Decision 2: First diamond spend. 400 Blue Diamonds from the VIP codes feels like a lot. It isn't. One "premium" gacha pull costs 300. Two pulls, you're broke, and the gacha pool includes weapons, armor, and cosmetics with no pity system for your first ten pulls. The alternative: Black Market refreshes. For 50 diamonds, you can refresh the market's stock and buy specific upgrade materials with gold instead. Three refreshes, targeted purchases, and you've advanced three systems instead of gambling on one. The trade-off: you lose the small chance of a rare drop. You gain guaranteed progression. Early game, guaranteed beats gambling every time.
Decision 3: When to stop pushing zones. Each zone clear unlocks harder content and better idle rewards. Also higher repair costs, tougher enemies that break your auto-battle setup, and the temptation to spend resources catching up. The optimal stopping point for your first session is counterintuitive: stop one zone before the boss that kills you. Not when you first die — when you would die. You can tell by enemy HP bars in the preview. If the next zone's mobs show yellow or red HP indicators while you're still green, you're about to hit a wall that consumes potions and patience. Farm the current zone, build your offline income base, log out. Your idle rewards work while you research actual build guides.

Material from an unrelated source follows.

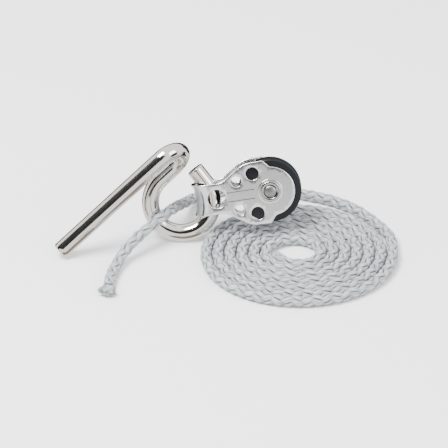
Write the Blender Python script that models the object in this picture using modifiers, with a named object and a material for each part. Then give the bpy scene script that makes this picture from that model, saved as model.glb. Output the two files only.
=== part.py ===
"""Single ball-bearing sheave block hanging on a bent rod hook, with its length of braided line.

Metres, +Z up. The floor is z = 0. The hook stands on its ring and on the end of its leg, and the
block lies back on the coiled line. The origin is under the middle of the hook and block.
"""

import math

import bmesh
import bpy
from mathutils import Vector

# Hook: one rod bent to an open ring, a short return, a half-turn and a straight leg.
ROD_RADIUS = 0.0030
RING_RADIUS = 0.0109  # of the rod's centreline
RING_SWEEP = math.radians(265.0)
STUB_LENGTH = 0.0066  # straight end past the open side of the ring
RETURN_LENGTH = 0.0060
BEND_DIAMETER = 0.0126  # of the rod's centreline, between the return and the leg
BEND_TWIST = math.radians(60.0)  # how far the half-turn stands out of the ring's plane
LEG_LENGTH = 0.0478
ROD_CHAMFER = 0.0004

# Where the hook stands and how far its ring leans back from upright.
RING_PLACE = (0.0010, 0.0039)
HOOK_LEAN = math.radians(20.5)

# Sheave and its ball race.
SHEAVE_RADIUS = 0.0110
SHEAVE_WIDTH = 0.0080
GROOVE_RADIUS = 0.0029
GROOVE_DEPTH = 0.0026
SHEAVE_EDGE = 0.0004
BALL_RADIUS = 0.0012
BALL_COUNT = 12
BALL_SPACE = 0.00016  # between neighbouring balls
RACE_CLEARANCE = 0.00015  # between a ball and each track
SHOULDER_AT = 0.0014  # from the middle of the race
SHOULDER_HEIGHT = 0.00055

# Axle: a flared tube through both cheeks, with a round pin in it.
TUBE_RADIUS = 0.0029
TUBE_WALL = 0.00045
FLARE_RADIUS = 0.0036
FLARE_HEIGHT = 0.00045
PIN_CLEARANCE = 0.0003
PIN_STANDS_OUT = 0.0003  # past the flare, at each side
PIN_DOME = 0.0006
FIT_CLEARANCE = 0.0001  # between the tube and what it passes through

# Strap: one sheet folded into two cheeks, with a saddle that rides on the ring.
STRAP_THICKNESS = 0.0010
SIDE_CLEARANCE = 0.0005  # between the sheave and each cheek
SWING_CLEARANCE = 0.0015  # between the rod and each cheek
AXLE_TO_ROD = SHEAVE_RADIUS + ROD_RADIUS + 0.0066
PIVOT_INSET = 0.0010  # from the rod's centreline to the block's swing axis, towards the ring's centre
CROWN_RADIUS = SHEAVE_RADIUS - 0.0023
CROWN_SWEEP = math.radians(80.0)  # of each half of the crown
SHOULDER_HALF_WIDTH = SHEAVE_RADIUS + 0.00025
NECK_HALF_WIDTH = 0.0054
FLANK = [  # corners of the cheek's edge: x and y from the axle, and rounding radius
    (0.0008, CROWN_RADIUS + 0.0001, 0.0007),
    (-0.0012, SHOULDER_HALF_WIDTH, 0.0010),
    (-0.0080, SHOULDER_HALF_WIDTH - 0.0002, 0.0080),
    (-0.0167, NECK_HALF_WIDTH, 0.0050),
]
HEAD_HALF_WIDTH = NECK_HALF_WIDTH + 0.0003
HEAD_MARGIN = 0.0040  # of the blank, past the outside of the saddle
SADDLE_DEPTH = ROD_RADIUS + 0.0019  # from the fold's centre line to the outside of the saddle
SADDLE_INSET = 0.0006  # from the rod's centreline to the fold's centre line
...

What to Do Differently Now
Stop treating codes as bonus loot. They're your only shot at asymmetric early advantage before the idle curve flattens everyone toward the same progression speed. Spend mount-first, delay artifacts, refresh markets instead of gambling, and quit while you're ahead of the difficulty curve. The players who "finish" Stickman Go's current content aren't the ones who played most — they're the ones who spent their first hour avoiding the traps the tutorial walks you straight into.